All teams need to defend their errors, but the Bunnies generally make a lot more than most due to the way they attack. When they can back up their offence with defence, they invariably win.
Part of the defensive issues are individual – tackle efficiency is way down in recent months – but it’s also structural, with poorer form with the ball creating more tackling to be done, which increases fatigue. For sides like South Sydney, this is a huge problem
Their attack is notably faster than pretty much anyone else, so they can often spend more time defending than attacking even when they have more total sets with the ball, especially in tight games.
That’s not necessarily a problem – having a fast attack, broadly, is very good – but it does mean that only a slight drop in completion rate can cause a big problem.
Completions in general are a pretty useless stat, but there’s always the caveat that they are useless above a floor of around 73%, beneath which it becomes very difficult to win any game.

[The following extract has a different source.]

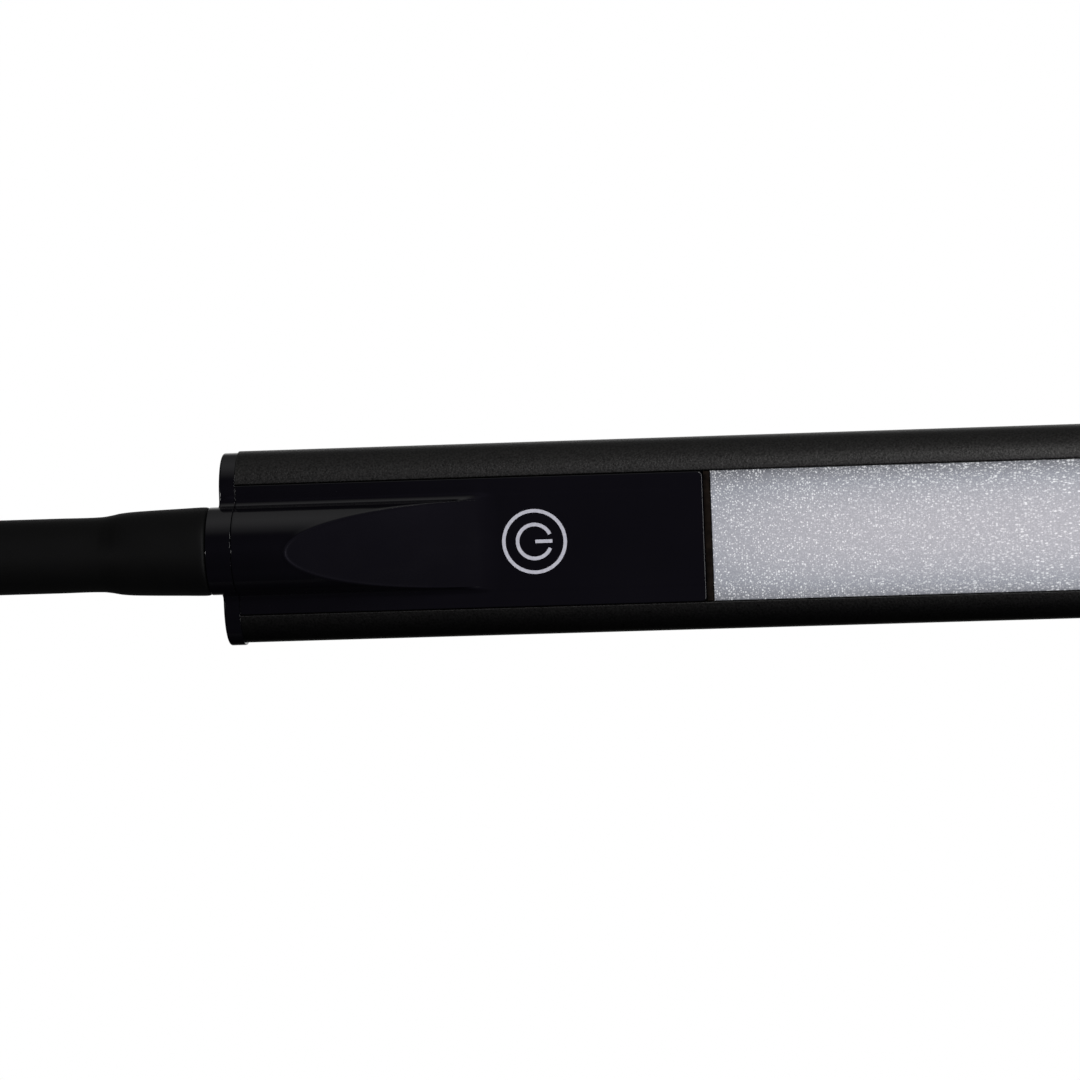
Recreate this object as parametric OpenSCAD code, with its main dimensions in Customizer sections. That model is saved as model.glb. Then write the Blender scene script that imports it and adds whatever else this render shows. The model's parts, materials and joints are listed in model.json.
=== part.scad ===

Souths have won with as little as 63% this year and lost with as high as 89%, but it’s not a surprise that on eight of the ten occasions they have gone sub-73% this year, they have lost.
It’s glib to say that the reason the Souths got worth without the ball is because they got less of it, and indeed, to say that the secret to the Roosters’ renaissance is that they got all their best players back, but it might be that Occam’s Razor works here.
For all the technical details, having your best players on the park and having more of the ball than your opponent are two really good ways to win rugby league matches.
The Roosters have some of their best players, but not all of them. The Bunnies have shown that they can dominate the footy and thus defend their errors, but not recently.
That’s why this clash should be so fascinating: both sides are great, but also flawed. It’s why they’re fighting it out for the finals at all, rather than safely in the top four, as their rosters suggest they should be.